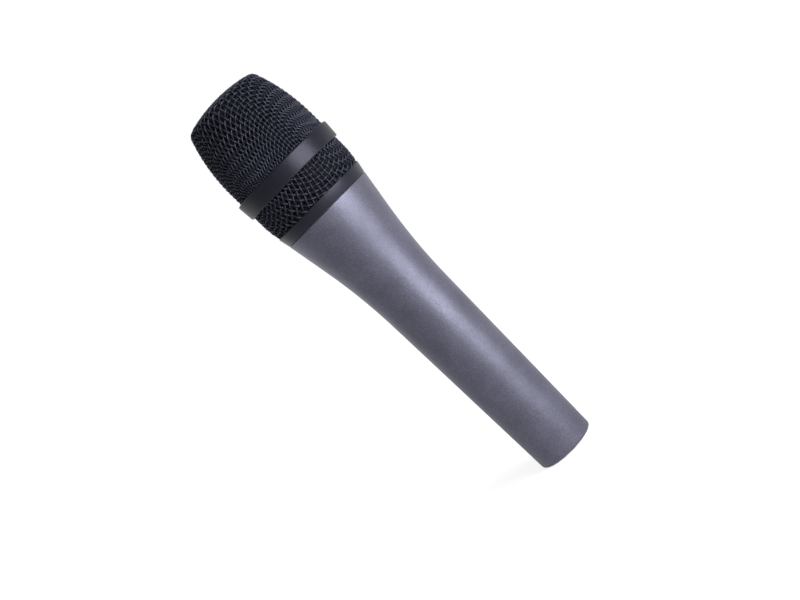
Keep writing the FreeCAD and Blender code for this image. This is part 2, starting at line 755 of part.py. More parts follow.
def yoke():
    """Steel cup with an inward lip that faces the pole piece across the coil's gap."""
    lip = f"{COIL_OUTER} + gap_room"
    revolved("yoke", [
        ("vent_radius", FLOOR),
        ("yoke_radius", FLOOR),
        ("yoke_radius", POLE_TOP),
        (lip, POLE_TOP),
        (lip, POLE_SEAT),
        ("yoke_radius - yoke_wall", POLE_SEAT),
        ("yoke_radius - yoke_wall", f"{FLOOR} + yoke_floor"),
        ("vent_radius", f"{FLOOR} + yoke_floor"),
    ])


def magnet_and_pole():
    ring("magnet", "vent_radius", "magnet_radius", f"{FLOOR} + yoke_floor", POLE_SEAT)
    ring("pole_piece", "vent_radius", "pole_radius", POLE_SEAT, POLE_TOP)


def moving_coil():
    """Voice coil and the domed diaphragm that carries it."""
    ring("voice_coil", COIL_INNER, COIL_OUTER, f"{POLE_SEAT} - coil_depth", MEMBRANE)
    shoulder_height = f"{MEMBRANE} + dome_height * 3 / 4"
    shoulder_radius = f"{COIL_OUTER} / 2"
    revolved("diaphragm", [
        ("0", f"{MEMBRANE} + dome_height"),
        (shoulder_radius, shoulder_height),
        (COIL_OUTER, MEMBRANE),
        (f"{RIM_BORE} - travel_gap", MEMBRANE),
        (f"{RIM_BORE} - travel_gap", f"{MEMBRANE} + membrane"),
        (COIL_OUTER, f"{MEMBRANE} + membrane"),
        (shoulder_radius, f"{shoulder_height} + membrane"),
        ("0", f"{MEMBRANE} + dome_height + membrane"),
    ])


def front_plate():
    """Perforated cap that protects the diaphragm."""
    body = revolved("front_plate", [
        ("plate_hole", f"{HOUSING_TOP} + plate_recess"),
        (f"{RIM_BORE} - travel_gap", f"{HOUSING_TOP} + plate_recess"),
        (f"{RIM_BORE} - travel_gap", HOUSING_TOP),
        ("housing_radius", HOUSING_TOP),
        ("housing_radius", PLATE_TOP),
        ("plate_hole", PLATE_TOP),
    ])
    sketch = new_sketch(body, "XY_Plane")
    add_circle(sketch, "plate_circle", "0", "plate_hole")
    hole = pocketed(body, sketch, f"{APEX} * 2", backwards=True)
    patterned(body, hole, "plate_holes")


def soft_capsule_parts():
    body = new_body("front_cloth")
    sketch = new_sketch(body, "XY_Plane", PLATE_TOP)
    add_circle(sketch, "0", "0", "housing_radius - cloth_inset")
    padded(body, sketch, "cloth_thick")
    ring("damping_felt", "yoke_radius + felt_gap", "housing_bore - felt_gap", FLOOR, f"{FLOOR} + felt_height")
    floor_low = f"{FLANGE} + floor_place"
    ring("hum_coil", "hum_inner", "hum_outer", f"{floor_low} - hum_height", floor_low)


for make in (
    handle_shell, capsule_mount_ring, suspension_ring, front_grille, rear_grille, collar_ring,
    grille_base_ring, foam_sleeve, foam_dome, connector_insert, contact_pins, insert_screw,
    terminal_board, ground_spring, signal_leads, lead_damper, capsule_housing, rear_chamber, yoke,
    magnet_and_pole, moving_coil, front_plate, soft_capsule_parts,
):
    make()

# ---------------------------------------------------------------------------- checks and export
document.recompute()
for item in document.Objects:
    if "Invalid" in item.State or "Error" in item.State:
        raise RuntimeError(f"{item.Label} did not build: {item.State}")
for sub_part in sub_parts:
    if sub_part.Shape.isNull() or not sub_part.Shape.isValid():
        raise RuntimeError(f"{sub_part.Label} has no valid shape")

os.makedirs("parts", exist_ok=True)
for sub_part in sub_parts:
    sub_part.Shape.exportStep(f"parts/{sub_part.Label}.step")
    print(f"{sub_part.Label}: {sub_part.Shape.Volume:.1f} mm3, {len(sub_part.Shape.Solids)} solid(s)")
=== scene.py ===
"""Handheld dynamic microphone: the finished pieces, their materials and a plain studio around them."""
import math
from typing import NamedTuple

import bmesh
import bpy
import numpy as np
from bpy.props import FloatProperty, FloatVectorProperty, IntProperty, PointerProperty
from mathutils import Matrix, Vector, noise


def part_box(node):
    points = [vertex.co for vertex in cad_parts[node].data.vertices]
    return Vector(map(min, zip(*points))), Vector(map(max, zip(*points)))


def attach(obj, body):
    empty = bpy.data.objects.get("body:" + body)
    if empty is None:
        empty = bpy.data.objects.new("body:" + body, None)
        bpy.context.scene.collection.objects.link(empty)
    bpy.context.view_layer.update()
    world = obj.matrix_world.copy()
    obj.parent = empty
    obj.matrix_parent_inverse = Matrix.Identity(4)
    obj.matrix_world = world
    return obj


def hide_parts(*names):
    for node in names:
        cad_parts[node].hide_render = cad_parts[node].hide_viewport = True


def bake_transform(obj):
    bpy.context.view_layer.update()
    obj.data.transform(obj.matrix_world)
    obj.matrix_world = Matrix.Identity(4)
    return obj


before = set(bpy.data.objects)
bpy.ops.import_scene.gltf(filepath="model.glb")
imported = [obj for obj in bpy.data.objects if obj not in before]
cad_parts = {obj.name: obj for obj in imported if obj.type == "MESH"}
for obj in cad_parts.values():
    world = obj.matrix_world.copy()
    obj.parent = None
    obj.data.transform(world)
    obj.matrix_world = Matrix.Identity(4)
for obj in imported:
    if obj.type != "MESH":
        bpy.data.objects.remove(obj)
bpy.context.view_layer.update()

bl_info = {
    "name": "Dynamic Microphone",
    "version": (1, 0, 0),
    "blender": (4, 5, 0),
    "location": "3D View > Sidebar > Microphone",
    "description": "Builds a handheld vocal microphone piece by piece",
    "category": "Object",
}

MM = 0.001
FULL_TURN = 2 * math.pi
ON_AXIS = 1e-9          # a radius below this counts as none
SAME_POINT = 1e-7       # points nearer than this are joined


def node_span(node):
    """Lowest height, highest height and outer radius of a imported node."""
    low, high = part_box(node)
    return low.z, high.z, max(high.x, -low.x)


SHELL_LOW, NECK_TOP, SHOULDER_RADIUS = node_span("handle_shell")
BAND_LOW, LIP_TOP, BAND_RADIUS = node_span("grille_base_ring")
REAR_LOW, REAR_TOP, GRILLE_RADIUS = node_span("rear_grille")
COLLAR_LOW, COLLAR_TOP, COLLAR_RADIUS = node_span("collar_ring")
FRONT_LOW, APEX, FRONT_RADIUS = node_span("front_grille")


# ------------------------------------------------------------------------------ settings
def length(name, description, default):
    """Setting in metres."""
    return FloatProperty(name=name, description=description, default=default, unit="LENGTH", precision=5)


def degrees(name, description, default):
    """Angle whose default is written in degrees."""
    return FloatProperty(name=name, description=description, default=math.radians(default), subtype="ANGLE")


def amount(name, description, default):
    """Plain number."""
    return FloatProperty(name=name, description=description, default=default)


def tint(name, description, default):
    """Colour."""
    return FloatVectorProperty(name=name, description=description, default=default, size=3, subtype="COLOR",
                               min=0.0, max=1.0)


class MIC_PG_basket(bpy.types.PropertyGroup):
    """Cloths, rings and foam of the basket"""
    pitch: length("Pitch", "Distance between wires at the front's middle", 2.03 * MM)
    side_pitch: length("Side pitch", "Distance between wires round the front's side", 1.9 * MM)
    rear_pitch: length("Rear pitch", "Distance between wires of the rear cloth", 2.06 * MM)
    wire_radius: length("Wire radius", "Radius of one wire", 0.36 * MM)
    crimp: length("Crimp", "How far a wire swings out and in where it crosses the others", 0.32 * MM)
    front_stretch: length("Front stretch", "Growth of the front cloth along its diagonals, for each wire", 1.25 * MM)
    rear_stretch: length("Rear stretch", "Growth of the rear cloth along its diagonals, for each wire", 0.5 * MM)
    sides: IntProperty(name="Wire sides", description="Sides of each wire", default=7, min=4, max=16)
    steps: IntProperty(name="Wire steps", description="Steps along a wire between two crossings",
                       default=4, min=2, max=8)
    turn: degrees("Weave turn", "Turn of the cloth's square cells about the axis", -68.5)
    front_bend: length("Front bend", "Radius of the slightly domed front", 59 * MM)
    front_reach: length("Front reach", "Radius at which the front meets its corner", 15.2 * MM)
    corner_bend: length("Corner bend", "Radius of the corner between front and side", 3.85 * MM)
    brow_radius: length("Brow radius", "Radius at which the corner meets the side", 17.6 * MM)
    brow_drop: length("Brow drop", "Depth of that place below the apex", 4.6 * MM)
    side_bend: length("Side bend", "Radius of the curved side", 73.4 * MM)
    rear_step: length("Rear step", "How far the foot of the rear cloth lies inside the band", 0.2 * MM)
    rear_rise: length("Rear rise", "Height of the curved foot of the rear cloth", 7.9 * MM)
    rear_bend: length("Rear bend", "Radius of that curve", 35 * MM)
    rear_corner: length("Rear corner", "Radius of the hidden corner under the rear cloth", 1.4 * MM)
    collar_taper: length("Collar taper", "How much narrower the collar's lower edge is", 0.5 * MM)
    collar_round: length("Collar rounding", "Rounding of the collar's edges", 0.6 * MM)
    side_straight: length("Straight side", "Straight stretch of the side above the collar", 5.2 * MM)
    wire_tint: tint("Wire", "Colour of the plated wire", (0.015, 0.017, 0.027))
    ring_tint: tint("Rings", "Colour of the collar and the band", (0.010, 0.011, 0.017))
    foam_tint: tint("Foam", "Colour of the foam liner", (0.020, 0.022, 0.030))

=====

Extract lines where the string "data" occurs.

→ FULL RESPONSE:
    points = [vertex.co for vertex in cad_parts[node].data.vertices]
    empty = bpy.data.objects.get("body:" + body)
        empty = bpy.data.objects.new("body:" + body, None)
    obj.data.transform(obj.matrix_world)
before = set(bpy.data.objects)
imported = [obj for obj in bpy.data.objects if obj not in before]
    obj.data.transform(world)
        bpy.data.objects.remove(obj)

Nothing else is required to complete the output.